The death toll from Cyclone Batsirai, which left Madagascar on Monday morning, has risen to 30, according to an updated count from authorities, and could rise further as bodies continue to be found in the rubble of collapsed houses.
On Wednesday morning, Madagascar’s disaster management agency (BNGRC) announced that the number of dead on the Indian Ocean island had risen from 21 to 30 the previous evening. The BNGRC said that 94,000 people were victims of Batsirai with 60,000 now homeless.
Many NGOs and UN agencies have begun to deploy resources and teams to help the victims of the cyclone which brought heavy rain and winds of 165 kilometres (102 miles) per hour.

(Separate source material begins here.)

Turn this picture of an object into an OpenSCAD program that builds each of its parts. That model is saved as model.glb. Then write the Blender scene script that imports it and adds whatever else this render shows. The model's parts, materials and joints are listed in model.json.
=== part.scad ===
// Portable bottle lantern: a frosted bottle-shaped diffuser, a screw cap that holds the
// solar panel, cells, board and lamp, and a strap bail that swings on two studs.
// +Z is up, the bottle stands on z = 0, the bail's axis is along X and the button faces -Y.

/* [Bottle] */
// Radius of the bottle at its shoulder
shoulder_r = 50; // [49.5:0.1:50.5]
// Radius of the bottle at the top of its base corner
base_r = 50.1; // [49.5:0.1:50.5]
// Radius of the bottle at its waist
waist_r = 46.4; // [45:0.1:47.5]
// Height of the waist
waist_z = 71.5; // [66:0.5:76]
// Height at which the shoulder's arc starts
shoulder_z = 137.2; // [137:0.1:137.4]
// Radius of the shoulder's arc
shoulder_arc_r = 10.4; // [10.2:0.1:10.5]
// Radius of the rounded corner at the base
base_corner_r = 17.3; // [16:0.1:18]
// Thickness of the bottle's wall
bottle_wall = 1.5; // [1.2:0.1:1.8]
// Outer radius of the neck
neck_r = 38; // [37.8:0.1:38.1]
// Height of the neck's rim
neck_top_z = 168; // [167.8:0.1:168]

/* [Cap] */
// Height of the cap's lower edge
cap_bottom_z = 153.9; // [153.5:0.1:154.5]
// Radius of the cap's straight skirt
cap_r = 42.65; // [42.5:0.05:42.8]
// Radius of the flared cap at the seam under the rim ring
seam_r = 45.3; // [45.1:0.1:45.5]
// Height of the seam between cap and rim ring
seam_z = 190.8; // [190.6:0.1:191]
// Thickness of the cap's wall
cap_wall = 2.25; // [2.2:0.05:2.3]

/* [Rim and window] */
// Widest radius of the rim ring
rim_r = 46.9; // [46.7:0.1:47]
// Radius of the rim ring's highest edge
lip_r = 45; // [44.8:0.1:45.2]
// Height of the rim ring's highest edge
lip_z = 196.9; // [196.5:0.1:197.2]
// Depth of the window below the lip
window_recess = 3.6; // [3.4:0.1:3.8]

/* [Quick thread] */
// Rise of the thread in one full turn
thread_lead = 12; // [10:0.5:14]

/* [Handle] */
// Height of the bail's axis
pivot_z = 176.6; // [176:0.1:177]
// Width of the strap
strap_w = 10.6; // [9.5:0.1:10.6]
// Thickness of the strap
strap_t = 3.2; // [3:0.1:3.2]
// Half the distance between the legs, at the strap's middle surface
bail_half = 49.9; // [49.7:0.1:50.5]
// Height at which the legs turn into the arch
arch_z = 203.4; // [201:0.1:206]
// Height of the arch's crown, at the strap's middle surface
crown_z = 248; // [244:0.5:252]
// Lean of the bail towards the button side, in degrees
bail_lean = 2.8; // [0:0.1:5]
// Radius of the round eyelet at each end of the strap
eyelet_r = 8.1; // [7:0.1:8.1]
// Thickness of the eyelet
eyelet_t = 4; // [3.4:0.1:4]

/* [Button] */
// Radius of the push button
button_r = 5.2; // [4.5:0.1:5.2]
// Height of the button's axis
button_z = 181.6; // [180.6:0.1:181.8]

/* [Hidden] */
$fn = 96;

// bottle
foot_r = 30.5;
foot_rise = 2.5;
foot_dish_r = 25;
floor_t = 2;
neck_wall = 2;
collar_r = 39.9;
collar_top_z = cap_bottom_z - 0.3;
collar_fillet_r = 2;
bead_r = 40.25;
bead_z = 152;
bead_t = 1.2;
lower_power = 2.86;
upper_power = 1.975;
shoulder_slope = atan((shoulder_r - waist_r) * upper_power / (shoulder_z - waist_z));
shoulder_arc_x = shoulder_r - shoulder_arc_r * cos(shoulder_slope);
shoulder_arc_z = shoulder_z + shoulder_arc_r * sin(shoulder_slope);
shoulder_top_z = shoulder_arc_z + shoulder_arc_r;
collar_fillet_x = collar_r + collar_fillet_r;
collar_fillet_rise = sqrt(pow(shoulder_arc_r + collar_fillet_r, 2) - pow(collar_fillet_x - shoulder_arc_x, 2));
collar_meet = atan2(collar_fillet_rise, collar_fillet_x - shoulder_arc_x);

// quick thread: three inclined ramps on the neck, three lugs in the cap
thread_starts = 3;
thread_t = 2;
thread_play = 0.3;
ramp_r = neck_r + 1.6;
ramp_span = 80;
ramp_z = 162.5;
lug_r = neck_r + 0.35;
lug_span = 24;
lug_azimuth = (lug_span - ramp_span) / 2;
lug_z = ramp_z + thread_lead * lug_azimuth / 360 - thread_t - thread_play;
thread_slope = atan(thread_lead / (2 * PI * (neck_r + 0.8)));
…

The tropical cyclone hit Madagascar overnight from Saturday to Sunday, on a 150-km-long, sparsely populated and agricultural eastern coastal area.

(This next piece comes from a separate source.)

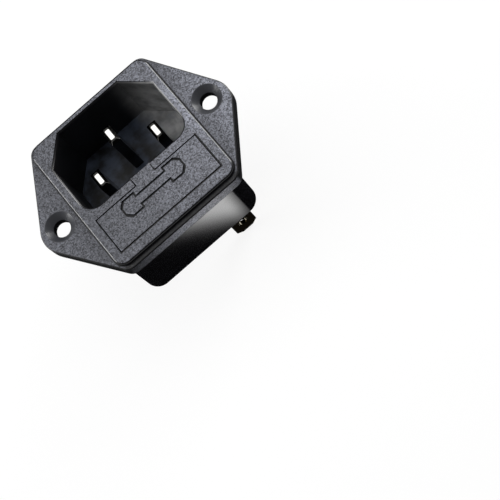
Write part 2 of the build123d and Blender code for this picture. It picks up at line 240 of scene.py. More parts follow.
def noise(tree: Tree, place: Socket, size: Socket, detail: float, rough: float) -> Socket:
    """Noise whose features are about size metres across, from 0 to 1.

    Args:
        tree: the tree to build in.
        place: the point to look up.
        size: the features' width in metres.
        detail: how many finer layers it has.
        rough: how much the finer layers count.

    Returns:
        The noise.
    """
    scale = maths(tree, "DIVIDE", 1.0, size)
    sources = {"Vector": place, "Scale": scale, "Detail": detail, "Roughness": rough}
    return feed_by_name(tree, add_node(tree, "ShaderNodeTexNoise"), sources).outputs[0]


def new_group(name: str, inputs: dict[str, tuple[str, object]], outputs: dict[str, str]) -> Tree:
    """Makes a shader node group with named sockets.

    Args:
        name: the group's name.
        inputs: socket name to (type, default).
        outputs: socket name to type.

    Returns:
        The group's tree, with its input and output nodes in it.
    """
    tree = bpy.data.node_groups.new(name, "ShaderNodeTree")
    for label, (kind, default) in inputs.items():
        socket = tree.interface.new_socket(name=label, in_out="INPUT", socket_type=kind)
        if default is not None:
            socket.default_value = default
    for label, kind in outputs.items():
        tree.interface.new_socket(name=label, in_out="OUTPUT", socket_type=kind)
    tree.nodes.new("NodeGroupInput")
    tree.nodes.new("NodeGroupOutput")
    return tree


def ends(tree: Tree) -> tuple[Node, Node]:
    """Returns a group's input and output nodes."""
    return tree.nodes["Group Input"], tree.nodes["Group Output"]


def use_group(tree: Tree, group: Tree, **inputs: object) -> Node:
    """Places a group in a tree and feeds its inputs by name."""
    return feed_by_name(tree, add_node(tree, "ShaderNodeGroup", node_tree=group), inputs)


class Effects:
    """The surface effects that several finishes share, each built once as a node group."""

    GRAIN_RANGE = (0.34, 0.66)
    CELLS_PER_GRAIN = 0.88
    CELL_SHARE = 0.85
    CLOUD_RANGE = (0.3, 0.7)

    def __init__(self) -> None:
        """Builds every group."""
        self.spark_grain = self._spark_grain()
        self.soft_cloud = self._soft_cloud()
        self.rolled_lines = self._rolled_lines()
        self.box_distance = self._box_distance()

    def _spark_grain(self) -> Tree:
        """Fine pitted grain of a spark-eroded mould: Shade and Height, both from 0 to 1.

        Returns:
            The group, with the inputs Place and Size.
        """
        tree = new_group("spark_grain", {"Place": (VECTOR, None), "Size": (FLOAT, 0.0003)},
                         {"Shade": FLOAT, "Height": FLOAT})
        start, end = ends(tree)
        fine = noise(tree, start.outputs["Place"], start.outputs["Size"], detail=2.0, rough=0.7)
        scale = maths(tree, "DIVIDE", self.CELLS_PER_GRAIN, start.outputs["Size"])
        cell = feed_by_name(tree, add_node(tree, "ShaderNodeTexVoronoi", feature="F1"),
                            {"Vector": start.outputs["Place"], "Scale": scale})
        fleck = feed(tree, add_node(tree, "ShaderNodeSeparateColor"), cell.outputs["Color"])
        both = blend_value(tree, self.CELL_SHARE, ramp(tree, fine, *self.GRAIN_RANGE, smooth=False), fleck)
        put(tree, end.inputs["Shade"], both)
        put(tree, end.inputs["Height"], both)
        return tree

    def _soft_cloud(self) -> Tree:
        """Slow variation over a surface, as moulding and handling leave it.

        Returns:
            The group, whose Value runs from Low to High.
        """
        tree = new_group("soft_cloud", {"Place": (VECTOR, None), "Size": (FLOAT, 0.01), "Low": (FLOAT, 0.9),
                                        "High": (FLOAT, 1.1)}, {"Value": FLOAT})
        start, end = ends(tree)
        cloud = noise(tree, start.outputs["Place"], start.outputs["Size"], detail=3.0, rough=0.55)
        put(tree, end.inputs["Value"],
            ramp(tree, cloud, *self.CLOUD_RANGE, start.outputs["Low"], start.outputs["High"]))
        return tree

    @staticmethod
    def _rolled_lines() -> Tree:
        """Fine lines along one direction, as rolling leaves them on strip metal.

        Returns:
            The group, with the inputs Place, Size and Stretch.
        """
        tree = new_group("rolled_lines", {"Place": (VECTOR, None), "Size": (FLOAT, 0.0002),
                                          "Stretch": (VECTOR, None)}, {"Value": FLOAT})
        start, end = ends(tree)
        scaled = vector_maths(tree, "MULTIPLY", start.outputs["Place"], start.outputs["Stretch"])
        put(tree, end.inputs["Value"], noise(tree, scaled, start.outputs["Size"], detail=4.0, rough=0.6))
        return tree

    @staticmethod
    def _box_distance() -> Tree:
        """Distance outside an upright round-cornered box, seen along Z: zero on its outline.

        Returns:
            The group, with the inputs Place, Middle, Half and Radius.
        """
        inputs = {"Place": (VECTOR, None), "Middle": (VECTOR, None), "Half": (VECTOR, None),
                  "Radius": (FLOAT, 0.0)}
        tree = new_group("box_distance", inputs, {"Distance": FLOAT})
        start, end = ends(tree)
        off = vector_maths(tree, "SUBTRACT", start.outputs["Place"], start.outputs["Middle"])
        beyond = vector_maths(tree, "SUBTRACT", vector_maths(tree, "ABSOLUTE", off), start.outputs["Half"])
        x, y, _ = axes(tree, beyond)
        across, along = (maths(tree, "MAXIMUM", maths(tree, "ADD", length, start.outputs["Radius"]), 0.0)
                         for length in (x, y))
        put(tree, end.inputs["Distance"],
            maths(tree, "SUBTRACT", diagonal(tree, across, along), start.outputs["Radius"]))
        return tree


def new_material(name: str) -> tuple[Material, Tree, Node]:
    """Makes a material and returns it with its tree and its surface shader.

    Args:
        name: the material's name.

    Returns:
        The material, its tree and its surface shader.
    """
    material = bpy.data.materials.new(name)
    material.use_nodes = True
    return material, material.node_tree, material.node_tree.nodes["Principled BSDF"]


def object_place(tree: Tree) -> Socket:
    """Adds a Texture Coordinate node and returns the place on the object."""
    return add_node(tree, "ShaderNodeTexCoord").outputs["Object"]


def add_bump(tree: Tree, shader: Node, height: object, strength: float, distance: float) -> None:
    """Bumps a shader's surface by a height from 0 to 1 that stands for a distance in metres.

    Args:
        tree: the tree to build in.
        shader: the material's surface shader.
        height: the height, from 0 to 1.
        strength: how strongly it shows.
        distance: what a height of 1 stands for.
    """
    bump = feed_by_name(tree, add_node(tree, "ShaderNodeBump"),
                        {"Strength": strength, "Distance": distance, "Height": height})
    put(tree, shader.inputs["Normal"], bump.outputs[0])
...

As the cyclone moved inland it caused flooding that ravaged rice fields in the country’s central “breadbasket”, raising fears of a humanitarian crisis.

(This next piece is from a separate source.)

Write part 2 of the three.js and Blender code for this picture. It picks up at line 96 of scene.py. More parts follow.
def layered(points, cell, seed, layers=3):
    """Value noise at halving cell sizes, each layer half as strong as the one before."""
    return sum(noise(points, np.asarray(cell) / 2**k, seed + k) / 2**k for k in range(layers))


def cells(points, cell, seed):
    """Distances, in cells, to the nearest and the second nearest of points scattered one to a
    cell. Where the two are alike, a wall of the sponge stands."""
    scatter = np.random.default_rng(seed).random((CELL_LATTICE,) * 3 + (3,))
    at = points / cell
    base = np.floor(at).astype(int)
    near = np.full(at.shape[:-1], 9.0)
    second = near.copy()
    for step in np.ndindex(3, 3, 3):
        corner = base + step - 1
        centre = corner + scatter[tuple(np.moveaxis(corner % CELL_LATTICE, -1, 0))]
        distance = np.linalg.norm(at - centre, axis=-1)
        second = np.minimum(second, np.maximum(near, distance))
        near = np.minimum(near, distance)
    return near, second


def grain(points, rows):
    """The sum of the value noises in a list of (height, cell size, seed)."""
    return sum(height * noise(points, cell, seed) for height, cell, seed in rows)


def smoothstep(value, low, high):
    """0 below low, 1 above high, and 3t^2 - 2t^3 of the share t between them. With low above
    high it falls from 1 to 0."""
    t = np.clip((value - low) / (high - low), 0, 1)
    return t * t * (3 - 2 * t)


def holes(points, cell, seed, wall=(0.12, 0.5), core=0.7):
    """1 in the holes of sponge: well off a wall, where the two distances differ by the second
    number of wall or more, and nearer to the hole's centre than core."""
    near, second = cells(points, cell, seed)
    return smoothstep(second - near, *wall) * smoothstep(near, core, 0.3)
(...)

German experts have arrived in the country, one of the poorest on the planet, to “support the humanitarian response in the Batsirai passage areas”, said the BNGRC, and work is underway on the 20 roads and the 17 bridges that were cut, isolating villages.
“We know for sure that rice fields, that rice crops will be damaged, will be lost. This is the main crop for Malagasy people and they will be seriously affected in food security in the next three to six months if we don’t do something immediately,” said Pasqualina DiSirio, director of the World Food Program (WFP) in the country.
The UN agency distributed hot meals in Manakara, one of the most affected localities.
Many NGOs, including Action Against Hunger, Handicap International, Save the Children and Medecins du Monde, were mobilised ahead of the cyclone, organising equipment and medicines.
Alongside the aid provided by the government, they provided assistance to the victims: food, primary health care and the distribution of kitchen equipment, blankets, hygiene products.
Some 77 percent of Madagascar’s 28 million people live below the poverty line, and the latest blow comes during a severe drought in the south which has plunged more than a million people into acute malnutrition, some facing famine.
Madagascar was still picking up the pieces after Tropical Storm Ana affected at least 131,000 people across the island late last month, with most of the 55 deaths occurring in Antananarivo.
Ana also hit Malawi, Mozambique and Zimbabwe, causing dozens of deaths.